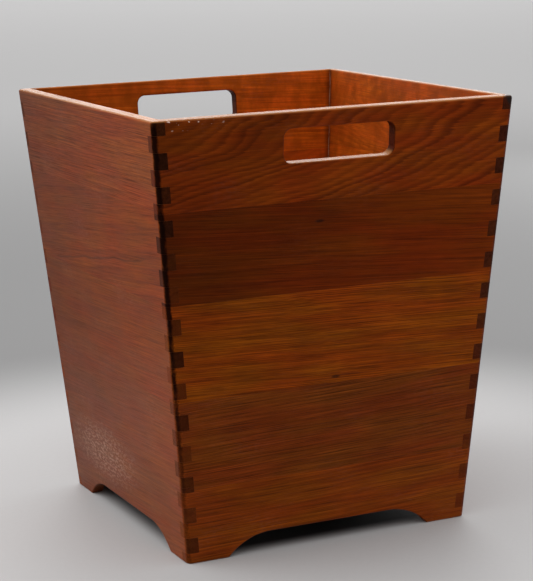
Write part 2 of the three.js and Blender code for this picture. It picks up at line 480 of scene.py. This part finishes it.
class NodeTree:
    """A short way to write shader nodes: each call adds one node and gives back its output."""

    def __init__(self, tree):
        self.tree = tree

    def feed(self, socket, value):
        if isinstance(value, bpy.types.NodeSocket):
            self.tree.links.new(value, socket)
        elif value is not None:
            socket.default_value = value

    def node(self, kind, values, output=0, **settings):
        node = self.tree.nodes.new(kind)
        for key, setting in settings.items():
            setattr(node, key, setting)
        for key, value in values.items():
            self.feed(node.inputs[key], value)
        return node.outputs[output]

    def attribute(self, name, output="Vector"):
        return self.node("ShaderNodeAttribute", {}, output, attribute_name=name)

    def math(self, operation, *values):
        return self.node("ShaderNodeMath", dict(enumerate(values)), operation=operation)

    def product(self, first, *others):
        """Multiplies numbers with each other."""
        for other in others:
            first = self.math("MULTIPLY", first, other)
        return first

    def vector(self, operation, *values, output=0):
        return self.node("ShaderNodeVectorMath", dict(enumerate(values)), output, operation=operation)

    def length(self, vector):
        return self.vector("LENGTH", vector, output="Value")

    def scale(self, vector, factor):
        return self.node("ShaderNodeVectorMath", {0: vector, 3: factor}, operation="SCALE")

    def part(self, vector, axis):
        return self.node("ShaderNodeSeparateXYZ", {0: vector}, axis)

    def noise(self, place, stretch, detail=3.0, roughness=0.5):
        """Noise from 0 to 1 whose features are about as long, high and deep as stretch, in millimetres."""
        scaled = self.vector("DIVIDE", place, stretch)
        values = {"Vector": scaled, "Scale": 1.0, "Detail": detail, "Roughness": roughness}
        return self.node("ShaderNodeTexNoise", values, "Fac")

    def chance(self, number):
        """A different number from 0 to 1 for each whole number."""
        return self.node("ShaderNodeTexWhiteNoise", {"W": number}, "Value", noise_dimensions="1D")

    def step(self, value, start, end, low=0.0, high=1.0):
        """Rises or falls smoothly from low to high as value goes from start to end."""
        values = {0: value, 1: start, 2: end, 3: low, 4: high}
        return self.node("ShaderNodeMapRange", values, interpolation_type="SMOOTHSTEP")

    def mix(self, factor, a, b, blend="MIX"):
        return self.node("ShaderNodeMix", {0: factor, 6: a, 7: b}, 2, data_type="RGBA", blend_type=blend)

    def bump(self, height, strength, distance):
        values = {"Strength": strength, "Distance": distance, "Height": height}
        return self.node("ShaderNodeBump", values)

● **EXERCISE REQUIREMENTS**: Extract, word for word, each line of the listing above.

● **OUTPUT OF THE EXERCISE**:
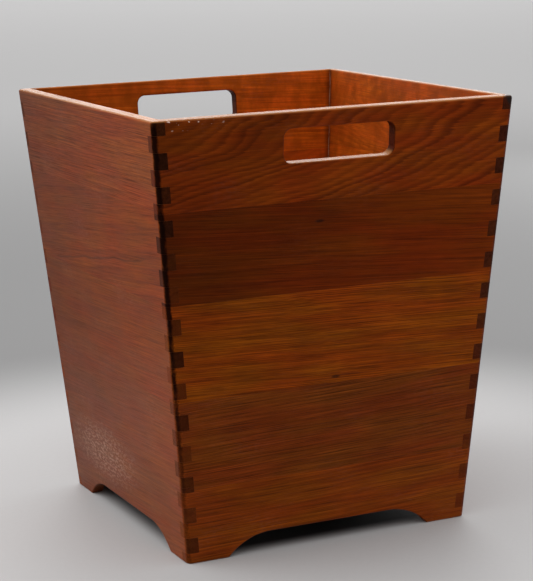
Write part 2 of the three.js and Blender code for this picture. It picks up at line 480 of scene.py. This part finishes it.
class NodeTree:
    """A short way to write shader nodes: each call adds one node and gives back its output."""

    def __init__(self, tree):
        self.tree = tree

    def feed(self, socket, value):
        if isinstance(value, bpy.types.NodeSocket):
            self.tree.links.new(value, socket)
        elif value is not None:
            socket.default_value = value

    def node(self, kind, values, output=0, **settings):
        node = self.tree.nodes.new(kind)
        for key, setting in settings.items():
            setattr(node, key, setting)
        for key, value in values.items():
            self.feed(node.inputs[key], value)
        return node.outputs[output]

    def attribute(self, name, output="Vector"):
        return self.node("ShaderNodeAttribute", {}, output, attribute_name=name)

    def math(self, operation, *values):
        return self.node("ShaderNodeMath", dict(enumerate(values)), operation=operation)

    def product(self, first, *others):
        """Multiplies numbers with each other."""
        for other in others:
            first = self.math("MULTIPLY", first, other)
        return first

    def vector(self, operation, *values, output=0):
        return self.node("ShaderNodeVectorMath", dict(enumerate(values)), output, operation=operation)

    def length(self, vector):
        return self.vector("LENGTH", vector, output="Value")

    def scale(self, vector, factor):
        return self.node("ShaderNodeVectorMath", {0: vector, 3: factor}, operation="SCALE")

    def part(self, vector, axis):
        return self.node("ShaderNodeSeparateXYZ", {0: vector}, axis)

    def noise(self, place, stretch, detail=3.0, roughness=0.5):
        """Noise from 0 to 1 whose features are about as long, high and deep as stretch, in millimetres."""
        scaled = self.vector("DIVIDE", place, stretch)
        values = {"Vector": scaled, "Scale": 1.0, "Detail": detail, "Roughness": roughness}
        return self.node("ShaderNodeTexNoise", values, "Fac")

    def chance(self, number):
        """A different number from 0 to 1 for each whole number."""
        return self.node("ShaderNodeTexWhiteNoise", {"W": number}, "Value", noise_dimensions="1D")

    def step(self, value, start, end, low=0.0, high=1.0):
        """Rises or falls smoothly from low to high as value goes from start to end."""
        values = {0: value, 1: start, 2: end, 3: low, 4: high}
        return self.node("ShaderNodeMapRange", values, interpolation_type="SMOOTHSTEP")

    def mix(self, factor, a, b, blend="MIX"):
        return self.node("ShaderNodeMix", {0: factor, 6: a, 7: b}, 2, data_type="RGBA", blend_type=blend)

    def bump(self, height, strength, distance):
        values = {"Strength": strength, "Distance": distance, "Height": height}
        return self.node("ShaderNodeBump", values)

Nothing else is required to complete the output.